SET PROBLEM
Give again, word for word, each line from the top of the listing through the line that holds "return depth".

SUPPLIED MATERIAL
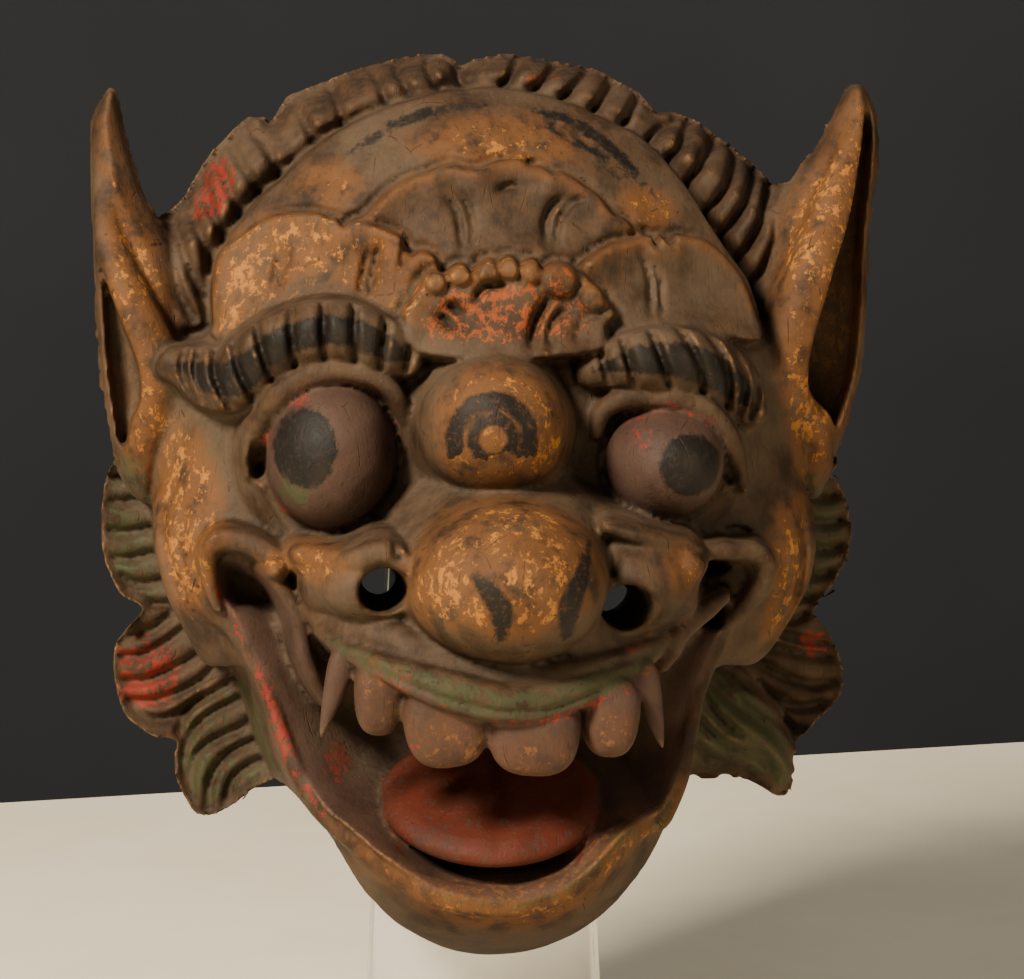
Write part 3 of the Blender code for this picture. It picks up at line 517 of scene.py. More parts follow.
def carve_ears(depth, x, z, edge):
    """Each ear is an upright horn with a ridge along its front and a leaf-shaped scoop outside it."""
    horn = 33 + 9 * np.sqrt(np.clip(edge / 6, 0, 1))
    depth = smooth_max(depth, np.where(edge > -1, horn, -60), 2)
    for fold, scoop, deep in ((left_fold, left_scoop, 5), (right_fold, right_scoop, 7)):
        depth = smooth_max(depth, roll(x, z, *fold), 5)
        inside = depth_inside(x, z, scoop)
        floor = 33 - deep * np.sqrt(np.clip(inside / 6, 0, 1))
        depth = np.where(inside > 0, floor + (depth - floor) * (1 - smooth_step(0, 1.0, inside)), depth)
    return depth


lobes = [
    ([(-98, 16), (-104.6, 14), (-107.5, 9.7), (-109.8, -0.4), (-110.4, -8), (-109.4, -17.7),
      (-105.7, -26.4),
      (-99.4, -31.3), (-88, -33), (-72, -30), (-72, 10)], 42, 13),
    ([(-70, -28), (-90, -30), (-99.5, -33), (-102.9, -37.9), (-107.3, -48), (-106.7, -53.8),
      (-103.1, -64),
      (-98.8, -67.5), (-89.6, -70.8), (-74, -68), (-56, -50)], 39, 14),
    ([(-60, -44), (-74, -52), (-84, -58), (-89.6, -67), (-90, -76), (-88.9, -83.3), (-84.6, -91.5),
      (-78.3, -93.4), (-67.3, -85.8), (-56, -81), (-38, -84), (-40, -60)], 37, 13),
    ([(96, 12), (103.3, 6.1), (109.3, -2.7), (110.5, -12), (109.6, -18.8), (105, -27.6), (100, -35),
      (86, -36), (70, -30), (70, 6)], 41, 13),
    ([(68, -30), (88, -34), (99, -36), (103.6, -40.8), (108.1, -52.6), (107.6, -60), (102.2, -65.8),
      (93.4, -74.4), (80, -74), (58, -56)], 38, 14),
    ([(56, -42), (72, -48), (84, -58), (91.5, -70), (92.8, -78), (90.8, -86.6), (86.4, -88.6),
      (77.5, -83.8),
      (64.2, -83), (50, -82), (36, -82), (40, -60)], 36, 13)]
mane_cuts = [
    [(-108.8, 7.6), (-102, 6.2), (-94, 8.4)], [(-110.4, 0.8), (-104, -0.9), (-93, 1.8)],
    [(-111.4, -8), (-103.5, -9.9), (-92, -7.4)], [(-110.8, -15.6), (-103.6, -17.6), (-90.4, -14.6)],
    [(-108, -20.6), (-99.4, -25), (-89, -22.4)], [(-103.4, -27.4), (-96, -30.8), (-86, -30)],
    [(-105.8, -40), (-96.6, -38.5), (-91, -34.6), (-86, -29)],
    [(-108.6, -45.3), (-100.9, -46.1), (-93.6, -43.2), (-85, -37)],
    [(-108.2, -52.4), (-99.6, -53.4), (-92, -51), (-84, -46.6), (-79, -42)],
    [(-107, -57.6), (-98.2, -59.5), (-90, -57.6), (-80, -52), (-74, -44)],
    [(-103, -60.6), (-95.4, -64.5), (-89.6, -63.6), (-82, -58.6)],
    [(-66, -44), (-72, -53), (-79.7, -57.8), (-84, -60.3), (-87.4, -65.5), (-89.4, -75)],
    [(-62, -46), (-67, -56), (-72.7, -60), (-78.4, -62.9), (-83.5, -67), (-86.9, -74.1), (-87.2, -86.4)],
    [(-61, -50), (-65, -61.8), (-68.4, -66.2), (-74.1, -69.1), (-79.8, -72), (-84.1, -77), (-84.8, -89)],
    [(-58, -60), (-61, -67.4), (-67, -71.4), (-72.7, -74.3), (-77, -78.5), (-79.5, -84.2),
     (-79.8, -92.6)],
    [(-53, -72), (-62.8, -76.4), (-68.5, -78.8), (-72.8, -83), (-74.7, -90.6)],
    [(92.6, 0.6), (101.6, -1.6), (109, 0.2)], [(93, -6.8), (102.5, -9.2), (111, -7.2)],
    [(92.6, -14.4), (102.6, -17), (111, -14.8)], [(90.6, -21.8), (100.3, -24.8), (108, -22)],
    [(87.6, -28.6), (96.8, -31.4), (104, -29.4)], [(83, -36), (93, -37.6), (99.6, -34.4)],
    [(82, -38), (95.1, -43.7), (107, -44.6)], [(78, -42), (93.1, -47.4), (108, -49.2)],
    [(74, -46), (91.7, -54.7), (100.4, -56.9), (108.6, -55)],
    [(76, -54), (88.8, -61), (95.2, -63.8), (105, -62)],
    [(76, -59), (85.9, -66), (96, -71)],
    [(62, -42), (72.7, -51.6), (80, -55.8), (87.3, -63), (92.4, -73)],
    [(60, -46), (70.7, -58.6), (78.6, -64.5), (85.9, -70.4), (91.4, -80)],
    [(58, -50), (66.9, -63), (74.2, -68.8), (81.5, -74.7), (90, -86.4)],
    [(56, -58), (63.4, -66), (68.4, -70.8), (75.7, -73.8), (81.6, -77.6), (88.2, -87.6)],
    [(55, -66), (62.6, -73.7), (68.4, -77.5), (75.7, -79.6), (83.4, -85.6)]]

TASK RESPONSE
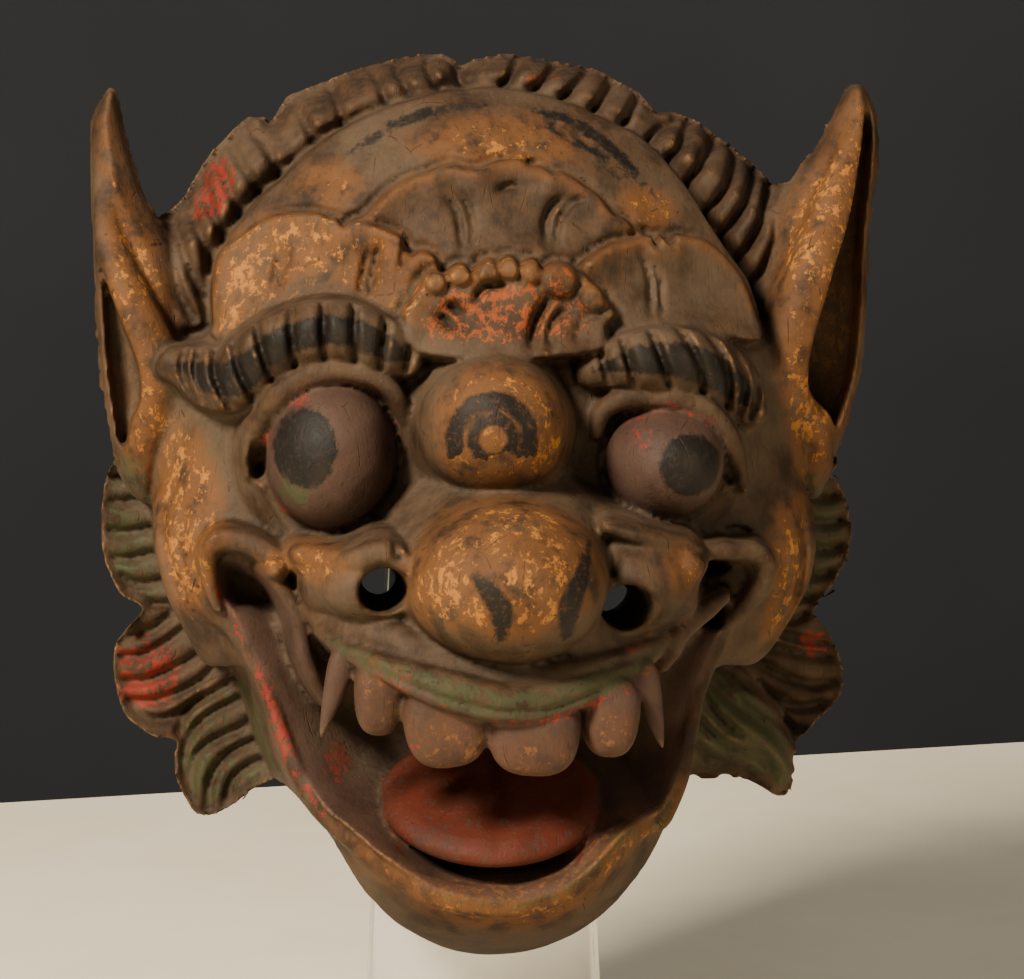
Write part 3 of the Blender code for this picture. It picks up at line 517 of scene.py. More parts follow.
def carve_ears(depth, x, z, edge):
    """Each ear is an upright horn with a ridge along its front and a leaf-shaped scoop outside it."""
    horn = 33 + 9 * np.sqrt(np.clip(edge / 6, 0, 1))
    depth = smooth_max(depth, np.where(edge > -1, horn, -60), 2)
    for fold, scoop, deep in ((left_fold, left_scoop, 5), (right_fold, right_scoop, 7)):
        depth = smooth_max(depth, roll(x, z, *fold), 5)
        inside = depth_inside(x, z, scoop)
        floor = 33 - deep * np.sqrt(np.clip(inside / 6, 0, 1))
        depth = np.where(inside > 0, floor + (depth - floor) * (1 - smooth_step(0, 1.0, inside)), depth)
    return depth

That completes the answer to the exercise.